Во всяком случае, это было какое-то непреодолимое влечение, и весьма возможно, что если оно осталось бы невыполненным, то малыш засох бы, как цветок без влаги. Изумительно было наблюдать, что пятилетний мальчуган так серьезно толковал о своем настоящем доме, в который он должен дойти.
Вот и Ливингстон, и Казати, и все те бесчисленные путники к дому своему, они засохли бы, если им не пришлось бы достичь своего назначения, так ясного их сердцу. При этом особенно поразительно то обстоятельство, что эти устремленные не искали только благорастворения природы, не стремились к какому-то благоустроенному жилью. Наоборот, их дом, их свой дом, бывал очень труден. Такой желанный дом бывал часто почти непереносим для их тела, и все же их дух ликовал и чувствовал себя в назначении.
«Не по хорошу мил, а по милу хорош». Эта поговорка заглядывает глубоко. В ней подчеркивается внутреннее значение, которое превышает все внешнее. Если такой путник нашел свой дом, то бывает губительно отрывать его оттуда по каким-то внешним обстоятельствам. Никакие повышения служебные, никакие заманчивые выгоды не могут возместить человеку найденного им своего дома. Он не сделается членом народа или племени, среди которого находится этот его необъяснимый дом. Он привлекается туда не столько людьми, сколько всеми прочими обстоятельствами бытия. Ведь когда человеку хорошо, то обычно он даже не может объяснить словами, почему ему хорошо. Иногда это хорошее чувствование возникает даже при очень трудных обстоятельствах.

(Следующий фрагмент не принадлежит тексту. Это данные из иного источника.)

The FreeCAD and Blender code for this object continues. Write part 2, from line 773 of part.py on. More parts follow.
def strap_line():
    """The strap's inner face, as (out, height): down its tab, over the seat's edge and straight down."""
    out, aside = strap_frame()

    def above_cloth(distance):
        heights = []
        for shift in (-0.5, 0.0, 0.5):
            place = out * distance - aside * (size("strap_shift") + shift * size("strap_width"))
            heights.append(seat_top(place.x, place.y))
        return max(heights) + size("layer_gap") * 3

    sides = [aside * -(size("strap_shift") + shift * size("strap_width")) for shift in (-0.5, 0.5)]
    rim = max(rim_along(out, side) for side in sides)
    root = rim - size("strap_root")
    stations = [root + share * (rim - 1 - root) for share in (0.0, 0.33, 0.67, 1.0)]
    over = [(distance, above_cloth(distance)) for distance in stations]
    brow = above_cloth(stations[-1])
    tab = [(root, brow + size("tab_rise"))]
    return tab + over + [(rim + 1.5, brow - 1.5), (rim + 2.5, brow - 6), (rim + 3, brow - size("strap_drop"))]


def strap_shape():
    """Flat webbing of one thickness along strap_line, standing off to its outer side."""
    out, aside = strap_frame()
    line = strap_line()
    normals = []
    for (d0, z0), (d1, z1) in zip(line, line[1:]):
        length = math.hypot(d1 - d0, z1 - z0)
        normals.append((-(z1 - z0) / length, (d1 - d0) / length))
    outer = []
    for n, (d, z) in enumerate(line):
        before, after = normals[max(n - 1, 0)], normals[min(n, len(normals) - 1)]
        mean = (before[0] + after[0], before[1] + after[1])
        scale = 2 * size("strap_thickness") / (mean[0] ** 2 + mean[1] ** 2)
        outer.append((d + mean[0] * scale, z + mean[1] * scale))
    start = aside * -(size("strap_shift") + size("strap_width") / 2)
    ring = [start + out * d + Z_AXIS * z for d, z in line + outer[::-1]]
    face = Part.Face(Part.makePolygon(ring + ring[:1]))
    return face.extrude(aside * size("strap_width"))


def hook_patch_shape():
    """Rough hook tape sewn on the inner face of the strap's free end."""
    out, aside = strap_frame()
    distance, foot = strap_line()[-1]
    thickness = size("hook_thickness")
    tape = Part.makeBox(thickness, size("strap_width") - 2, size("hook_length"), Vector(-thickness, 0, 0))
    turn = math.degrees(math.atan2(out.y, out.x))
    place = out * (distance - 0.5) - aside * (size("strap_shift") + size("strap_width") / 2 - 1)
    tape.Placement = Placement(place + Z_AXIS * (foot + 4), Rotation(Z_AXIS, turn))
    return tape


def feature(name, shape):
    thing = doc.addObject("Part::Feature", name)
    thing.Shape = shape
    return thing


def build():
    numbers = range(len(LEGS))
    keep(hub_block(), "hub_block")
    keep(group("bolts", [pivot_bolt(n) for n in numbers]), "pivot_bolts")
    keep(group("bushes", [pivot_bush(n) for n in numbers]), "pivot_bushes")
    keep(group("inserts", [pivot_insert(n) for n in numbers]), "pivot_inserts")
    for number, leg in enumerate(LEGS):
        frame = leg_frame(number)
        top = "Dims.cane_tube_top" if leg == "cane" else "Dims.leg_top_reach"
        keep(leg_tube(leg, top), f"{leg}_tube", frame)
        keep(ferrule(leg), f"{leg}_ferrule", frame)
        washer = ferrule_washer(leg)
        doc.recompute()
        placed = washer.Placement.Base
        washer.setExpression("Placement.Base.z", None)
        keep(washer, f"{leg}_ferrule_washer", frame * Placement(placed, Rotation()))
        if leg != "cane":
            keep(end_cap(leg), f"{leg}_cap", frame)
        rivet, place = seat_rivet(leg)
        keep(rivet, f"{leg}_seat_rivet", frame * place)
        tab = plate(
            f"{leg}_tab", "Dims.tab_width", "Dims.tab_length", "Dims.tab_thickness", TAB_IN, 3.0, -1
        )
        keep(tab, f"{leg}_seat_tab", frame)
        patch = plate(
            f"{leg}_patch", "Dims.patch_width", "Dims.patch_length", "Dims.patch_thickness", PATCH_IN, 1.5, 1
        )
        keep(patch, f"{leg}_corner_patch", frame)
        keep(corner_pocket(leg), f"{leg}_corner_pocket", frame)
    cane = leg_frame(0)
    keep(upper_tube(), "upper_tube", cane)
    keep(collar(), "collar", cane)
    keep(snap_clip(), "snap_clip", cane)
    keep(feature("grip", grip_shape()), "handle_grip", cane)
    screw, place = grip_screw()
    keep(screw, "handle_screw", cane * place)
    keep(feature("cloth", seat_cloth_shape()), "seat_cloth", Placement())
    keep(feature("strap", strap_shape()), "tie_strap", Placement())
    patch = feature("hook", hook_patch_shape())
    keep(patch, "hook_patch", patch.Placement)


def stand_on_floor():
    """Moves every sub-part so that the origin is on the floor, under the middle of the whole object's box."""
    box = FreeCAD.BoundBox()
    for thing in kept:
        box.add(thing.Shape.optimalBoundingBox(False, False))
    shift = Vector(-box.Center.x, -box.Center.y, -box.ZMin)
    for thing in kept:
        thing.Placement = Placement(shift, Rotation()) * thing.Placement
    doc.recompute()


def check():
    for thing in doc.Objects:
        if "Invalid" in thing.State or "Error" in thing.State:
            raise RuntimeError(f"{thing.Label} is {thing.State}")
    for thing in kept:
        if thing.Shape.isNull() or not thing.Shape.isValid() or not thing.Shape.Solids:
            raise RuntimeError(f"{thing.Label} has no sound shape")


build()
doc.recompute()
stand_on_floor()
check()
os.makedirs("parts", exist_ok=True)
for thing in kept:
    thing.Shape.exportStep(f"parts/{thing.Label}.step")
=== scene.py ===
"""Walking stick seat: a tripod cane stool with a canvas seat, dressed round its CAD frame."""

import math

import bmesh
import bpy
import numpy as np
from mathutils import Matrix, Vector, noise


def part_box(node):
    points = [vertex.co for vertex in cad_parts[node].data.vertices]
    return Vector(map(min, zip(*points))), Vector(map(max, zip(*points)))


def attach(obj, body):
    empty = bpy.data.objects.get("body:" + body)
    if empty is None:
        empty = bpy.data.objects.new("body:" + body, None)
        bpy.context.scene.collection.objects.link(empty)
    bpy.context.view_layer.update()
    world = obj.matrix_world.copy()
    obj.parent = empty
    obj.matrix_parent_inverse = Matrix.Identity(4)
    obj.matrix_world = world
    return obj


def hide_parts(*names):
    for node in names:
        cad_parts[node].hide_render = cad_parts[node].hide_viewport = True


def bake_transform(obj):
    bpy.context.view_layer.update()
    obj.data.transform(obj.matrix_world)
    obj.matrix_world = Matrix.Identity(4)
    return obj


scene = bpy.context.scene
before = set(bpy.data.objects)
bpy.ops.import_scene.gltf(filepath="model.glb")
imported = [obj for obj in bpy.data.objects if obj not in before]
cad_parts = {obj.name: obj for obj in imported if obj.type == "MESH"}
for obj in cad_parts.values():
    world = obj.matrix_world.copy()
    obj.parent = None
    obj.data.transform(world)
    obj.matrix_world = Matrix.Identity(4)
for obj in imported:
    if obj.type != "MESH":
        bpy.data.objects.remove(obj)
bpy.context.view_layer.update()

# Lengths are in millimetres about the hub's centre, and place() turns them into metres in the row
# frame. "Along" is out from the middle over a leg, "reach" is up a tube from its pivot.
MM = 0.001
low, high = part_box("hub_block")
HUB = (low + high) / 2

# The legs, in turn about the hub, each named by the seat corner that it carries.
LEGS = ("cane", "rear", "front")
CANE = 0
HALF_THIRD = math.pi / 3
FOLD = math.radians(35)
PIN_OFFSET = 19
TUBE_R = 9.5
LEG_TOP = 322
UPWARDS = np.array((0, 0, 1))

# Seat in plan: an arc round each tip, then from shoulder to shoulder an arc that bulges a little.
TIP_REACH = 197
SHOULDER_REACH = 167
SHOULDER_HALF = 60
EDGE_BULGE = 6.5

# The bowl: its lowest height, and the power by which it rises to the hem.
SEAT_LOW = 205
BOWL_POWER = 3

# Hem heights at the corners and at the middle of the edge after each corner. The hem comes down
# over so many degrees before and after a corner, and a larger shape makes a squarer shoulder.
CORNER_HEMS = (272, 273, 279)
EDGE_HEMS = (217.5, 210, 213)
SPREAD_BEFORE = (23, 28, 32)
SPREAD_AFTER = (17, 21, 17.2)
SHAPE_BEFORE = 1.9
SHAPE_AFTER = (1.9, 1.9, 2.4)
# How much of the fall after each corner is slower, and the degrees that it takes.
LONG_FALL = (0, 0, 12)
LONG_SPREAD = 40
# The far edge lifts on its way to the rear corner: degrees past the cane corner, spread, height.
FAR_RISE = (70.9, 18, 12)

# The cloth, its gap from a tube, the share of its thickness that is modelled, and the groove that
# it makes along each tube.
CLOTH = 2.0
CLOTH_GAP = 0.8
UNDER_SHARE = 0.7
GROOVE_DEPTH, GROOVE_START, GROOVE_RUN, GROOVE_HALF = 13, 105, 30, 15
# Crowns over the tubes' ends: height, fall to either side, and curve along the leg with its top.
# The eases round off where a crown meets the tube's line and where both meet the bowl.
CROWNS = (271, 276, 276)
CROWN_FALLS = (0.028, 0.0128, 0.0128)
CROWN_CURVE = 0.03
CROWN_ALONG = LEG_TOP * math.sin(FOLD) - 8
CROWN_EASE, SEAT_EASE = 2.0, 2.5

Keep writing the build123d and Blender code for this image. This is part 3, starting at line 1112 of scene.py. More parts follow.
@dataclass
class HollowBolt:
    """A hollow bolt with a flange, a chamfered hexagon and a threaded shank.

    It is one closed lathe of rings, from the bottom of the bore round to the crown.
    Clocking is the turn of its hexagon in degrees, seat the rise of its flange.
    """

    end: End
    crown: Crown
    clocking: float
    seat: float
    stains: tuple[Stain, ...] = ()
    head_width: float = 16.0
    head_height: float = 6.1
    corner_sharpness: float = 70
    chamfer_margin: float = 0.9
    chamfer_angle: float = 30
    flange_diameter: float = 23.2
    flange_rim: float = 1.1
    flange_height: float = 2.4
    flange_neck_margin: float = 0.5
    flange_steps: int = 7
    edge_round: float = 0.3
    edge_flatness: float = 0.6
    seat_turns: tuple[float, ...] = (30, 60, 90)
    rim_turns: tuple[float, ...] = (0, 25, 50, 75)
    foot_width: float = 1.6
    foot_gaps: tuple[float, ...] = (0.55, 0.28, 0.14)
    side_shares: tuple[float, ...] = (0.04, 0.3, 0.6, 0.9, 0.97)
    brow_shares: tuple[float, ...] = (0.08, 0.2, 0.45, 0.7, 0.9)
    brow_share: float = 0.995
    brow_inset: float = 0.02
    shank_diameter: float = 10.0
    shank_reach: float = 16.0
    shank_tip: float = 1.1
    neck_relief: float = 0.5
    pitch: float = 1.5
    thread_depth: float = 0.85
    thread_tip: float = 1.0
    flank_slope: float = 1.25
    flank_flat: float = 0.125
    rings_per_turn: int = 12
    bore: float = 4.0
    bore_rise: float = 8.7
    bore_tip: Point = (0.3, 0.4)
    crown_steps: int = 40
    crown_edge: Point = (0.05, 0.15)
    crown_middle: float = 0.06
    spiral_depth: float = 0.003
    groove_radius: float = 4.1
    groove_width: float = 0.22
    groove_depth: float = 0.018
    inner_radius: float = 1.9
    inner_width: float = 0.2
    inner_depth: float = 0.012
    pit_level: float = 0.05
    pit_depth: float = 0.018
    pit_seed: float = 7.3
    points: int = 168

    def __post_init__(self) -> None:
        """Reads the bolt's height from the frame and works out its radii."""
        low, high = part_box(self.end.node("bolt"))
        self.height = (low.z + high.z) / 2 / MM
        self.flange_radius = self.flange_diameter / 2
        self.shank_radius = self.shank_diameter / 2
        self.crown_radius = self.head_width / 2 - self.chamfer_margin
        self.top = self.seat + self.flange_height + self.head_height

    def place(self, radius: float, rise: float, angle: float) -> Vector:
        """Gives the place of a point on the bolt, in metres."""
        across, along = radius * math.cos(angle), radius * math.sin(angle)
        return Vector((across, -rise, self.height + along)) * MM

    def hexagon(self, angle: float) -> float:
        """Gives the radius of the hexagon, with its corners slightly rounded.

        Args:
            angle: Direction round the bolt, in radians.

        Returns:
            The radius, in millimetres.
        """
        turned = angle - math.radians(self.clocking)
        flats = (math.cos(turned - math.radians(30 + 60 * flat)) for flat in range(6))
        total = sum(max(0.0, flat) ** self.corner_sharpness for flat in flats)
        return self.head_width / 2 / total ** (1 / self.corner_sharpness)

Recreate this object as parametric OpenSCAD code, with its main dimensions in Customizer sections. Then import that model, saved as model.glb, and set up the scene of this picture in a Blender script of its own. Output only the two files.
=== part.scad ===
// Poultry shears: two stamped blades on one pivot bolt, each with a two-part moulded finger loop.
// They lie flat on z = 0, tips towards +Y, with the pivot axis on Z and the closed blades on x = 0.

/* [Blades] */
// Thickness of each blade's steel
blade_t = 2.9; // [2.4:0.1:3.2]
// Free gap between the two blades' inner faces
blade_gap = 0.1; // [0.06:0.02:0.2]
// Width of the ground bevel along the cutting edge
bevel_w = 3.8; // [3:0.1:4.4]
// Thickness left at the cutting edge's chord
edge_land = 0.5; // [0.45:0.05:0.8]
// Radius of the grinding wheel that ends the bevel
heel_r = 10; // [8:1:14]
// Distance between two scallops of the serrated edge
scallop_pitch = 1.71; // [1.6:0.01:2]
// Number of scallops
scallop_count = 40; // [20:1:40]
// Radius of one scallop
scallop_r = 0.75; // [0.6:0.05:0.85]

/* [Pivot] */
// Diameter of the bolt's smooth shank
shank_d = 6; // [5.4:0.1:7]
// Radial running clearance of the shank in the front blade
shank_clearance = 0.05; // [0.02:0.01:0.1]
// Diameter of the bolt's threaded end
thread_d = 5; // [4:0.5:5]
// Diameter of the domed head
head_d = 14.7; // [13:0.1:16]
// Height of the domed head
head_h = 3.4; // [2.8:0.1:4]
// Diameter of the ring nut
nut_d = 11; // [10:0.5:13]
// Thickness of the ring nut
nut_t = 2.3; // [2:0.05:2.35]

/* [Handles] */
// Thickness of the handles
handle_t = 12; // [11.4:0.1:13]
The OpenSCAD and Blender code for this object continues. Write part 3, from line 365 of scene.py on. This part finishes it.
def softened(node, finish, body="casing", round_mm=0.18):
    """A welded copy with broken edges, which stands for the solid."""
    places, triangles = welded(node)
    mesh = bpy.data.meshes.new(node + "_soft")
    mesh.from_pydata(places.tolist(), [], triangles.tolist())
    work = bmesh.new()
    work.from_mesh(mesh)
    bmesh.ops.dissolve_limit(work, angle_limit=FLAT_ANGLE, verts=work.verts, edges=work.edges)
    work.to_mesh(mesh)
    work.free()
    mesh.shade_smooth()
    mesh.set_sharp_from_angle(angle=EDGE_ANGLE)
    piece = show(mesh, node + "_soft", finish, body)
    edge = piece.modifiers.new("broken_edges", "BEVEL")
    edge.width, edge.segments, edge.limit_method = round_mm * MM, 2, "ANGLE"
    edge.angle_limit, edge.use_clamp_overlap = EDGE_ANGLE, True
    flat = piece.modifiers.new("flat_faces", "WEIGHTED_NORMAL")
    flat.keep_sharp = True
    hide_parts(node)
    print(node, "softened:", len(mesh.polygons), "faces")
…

Так же точно человек, встречая своих спутников или противников, часто не отдавая себе рассудочного объяснения, по глазам и по сердцу знает многое, что не может быть рассказано словами. Люди должны со всею бережностью относиться к таким влечениям. Они должны улавливать их даже в самых зачатках, чтобы не потушить и не раздробить их оковами рассудка. Если в человеке проснулось такое влечение, то можно извратить человека, можно навсегда его исковеркать, но ничем не удастся изъять из него то, что сердце его, что дух его знает.